An NYPD memo announced the end of Operation Take Back. The commissioner praised the officers for greatly reducing the incidence of hijackings and the involvement of corrupt police officers in them. Many 'jackers and their police allies were behind bars; others, against whom cases could not be made, had been driven out of the business. The real answer was made clear in several other memos, announcing the formation of several anti-terrorist and -drug task forces. Resources within the NYPD were limited, always true, and stolen TVs fall pretty low on the gotta-stop-it scale, compared with al-Qaeda wannabes in Westchester targeting synagogues and Times Square.
Well, good news for him. This meant it was all the more likely J and Nanci were still free and would be able to help him.
His first reaction was to pick up the phone and call Amelia, tell her that what she'd done--betting on him--had paid off. But then he decided not to. He'd called her earlier but she hadn't picked up. He sensed she wouldn't pick up now either. Anyway, he wanted something more substantive to tell her and he still had to track down this J, convince him to help. And Nick didn't have a lot of street cred. Former cop and former con. That meant a lot of folks, from both sides of the swamp, wouldn't be real inclined to help him out.
Also, talking to Amelia would give free rein to those feelings again, and that was not, he guessed, a good idea.
Or was it?
He pictured her again, that long red hair, her face, the full lips. She seemed hardly to have aged while he was inside. He remembered waking up beside her, listening to the clock radio, the announcer: "Ten-ten WINS... you give us twenty-two minutes, we'll give you the world."
Reflect later, he told himself bluntly. Get your ass in gear. You've got work to do.
CHAPTER 25
Their first argument of substance.
About something small. But an essential aspect of forensic work is that something small can mean the difference between a killer killing once more or never again.
"It's your database," Juliette Archer was saying to Rhyme. "You put it together." A concession of sorts. But then she added, "That was, of course, a while ago, no?"
They were in the parlor. Mel Cooper was the only one present. Pulaski was home, as was Sachs, with her mother.
Cooper was holding a dry marker, glancing with his infinitely patient face from Rhyme to Archer, waiting for a conclusion to settle like a bee on a stamen.

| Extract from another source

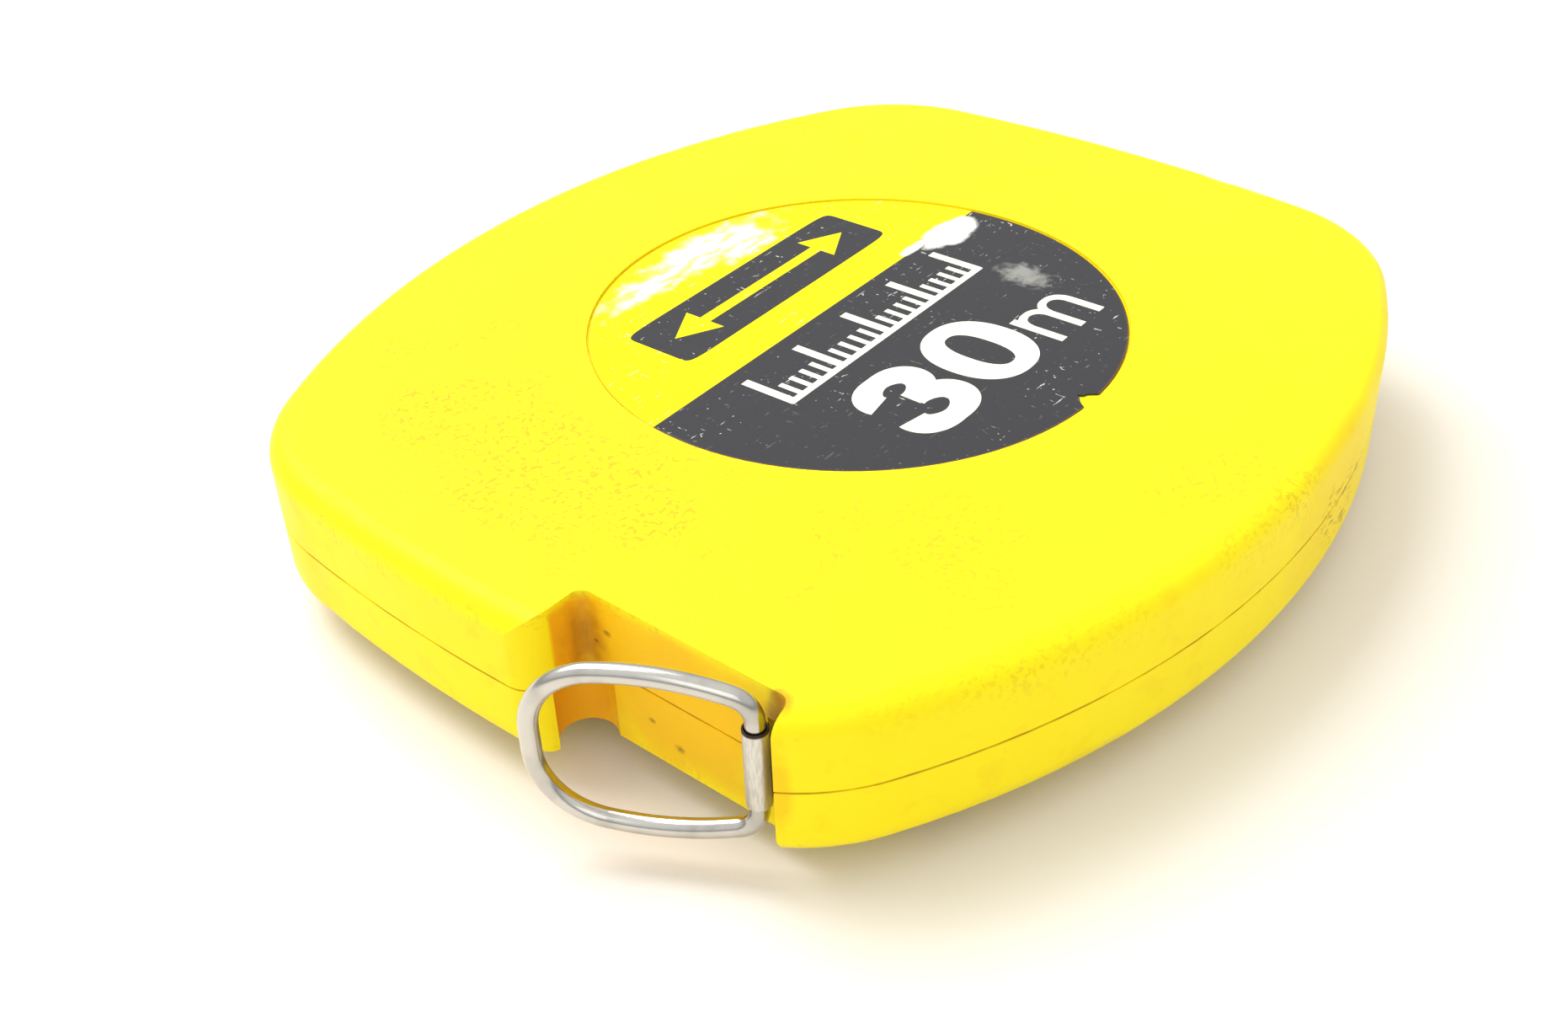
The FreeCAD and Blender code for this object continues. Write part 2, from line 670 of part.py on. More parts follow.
def blade_key():
    """The wedge that locks the blade's folded inner end into the core."""
    body = new_body("blade_key")
    plan = sketch_on(body, "XY_Plane", "key_plan", f"{DISC_LOW} + disc_thin")
    half = "(key_wide / 2 - running_gap)"
    rectangle(plan, "core_radius - key_deep + running_gap", "core_radius", f"-{half}", half)
    feature(body, "Pad", plan, "key_pad", Length=f"{DISC_HIGH} - {DISC_LOW} - disc_thin")
    return body


def coil_disc(label, low):
    """A thin disc that keeps the coil's edges straight."""
    return ring_of(label, f"{SPIGOT} + running_gap", DISC_RADIUS, low, f"{low} + disc_thin")


def blade_coil():
    """The wound blade, as one ring from the core to the last turn."""
    inner = "core_radius + running_gap"
    outer = "coil_radius - coil_gap"
    return ring_of("blade_coil", inner, outer, f"{MIDDLE} - {HALF_COIL}", f"{MIDDLE} + {HALF_COIL}")


def spring_washer():
    """Springy washer round the journal that gives the drum its drag."""
    return ring_of("spring_washer", "journal_radius + slip_gap", "journal_radius + washer_wide",
                   WEB_TOP, f"{WEB_TOP} + washer_thin")


def thrust_ring():
    """Slippery ring between the hub's flange and the case."""
    inner = f"{HUB_RADIUS} + slip_gap"
    top = f"{CASE_LOW} - thrust_gap"
    return ring_of("thrust_ring", inner, "flange_radius - thrust_inset", "flange_thick", top)


def crank_room():
    """The chord-wise bed that the folded crank lies in, with its eye, knob, leaf and pin."""
    side = f"crank_offset - {SLOT_WIDE} / 2"
    far = f"flange_radius + {PAST}"
    low = f"-{PAST}"
    bed_deep = f"{ARM_TOP} + arm_gap + {PAST}"
    bed = block("crank_bed", f"{far} + hinge_reach", SLOT_WIDE, bed_deep, f"-({far})", side, low)
    run_out = block("crank_run_out", f"{far} - hinge_reach", SLOT_WIDE, f"flange_thick + {PAST}",
                    "hinge_reach", side, low)
    eye_bed = block("eye_bed", f"2 * {EYE_ROOM}", SLOT_WIDE, f"eye_rise + {EYE_ROOM} + {PAST}",
                    f"hinge_reach - {EYE_ROOM}", side, low)
    leaf_deep = f"{LEAF_LOW} + leaf_thin + {PAST}"
    leaf_bed = block("leaf_bed", "leaf_long", "leaf_wide + 2 * running_gap", leaf_deep,
                     LEAF_START, "crank_offset - leaf_wide / 2 - running_gap", low)
    well_deep = f"{KNOB_TOP} + knob_clearance + {PAST}"
    wells = [
        cylinder(f"knob_well_{index}", "knob_radius + knob_clearance", well_deep,
                 f"-knob_reach - {shift}", "crank_offset", low)
        for index, shift in enumerate(("0", "knob_swing"))
    ]
    pin_hole = crosswise("hinge_hole", "pin_radius", PIN_LONG, "hinge_reach", "eye_rise")
    bind(pin_hole, Placement__Base__y=f"crank_offset - {PIN_LONG} / 2")
    group = fuse("crank_room", bed, run_out, eye_bed, leaf_bed, pin_hole, *wells)
    return holder("crank_room_turned", group, 0, 0, 0, "crank_turn")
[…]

So far, only flutter.
Rhyme replied, "Geologic shifts happen rather slowly in my experience. Over millions of years, in fact." A subtle but acerbic assault on her position.
The issue was a simple one, having to do with the humus--decomposed earth--Sachs had found at the earlier crime scene. The composition of the humus, Rhyme believed, dictated that its source was Queens, and, because of the large amounts of fertilizer and weed killer (he too largely discounted bombs and human poisons), it was a place where an impressive lawn was important, like a country club, resort, mansion, golf course.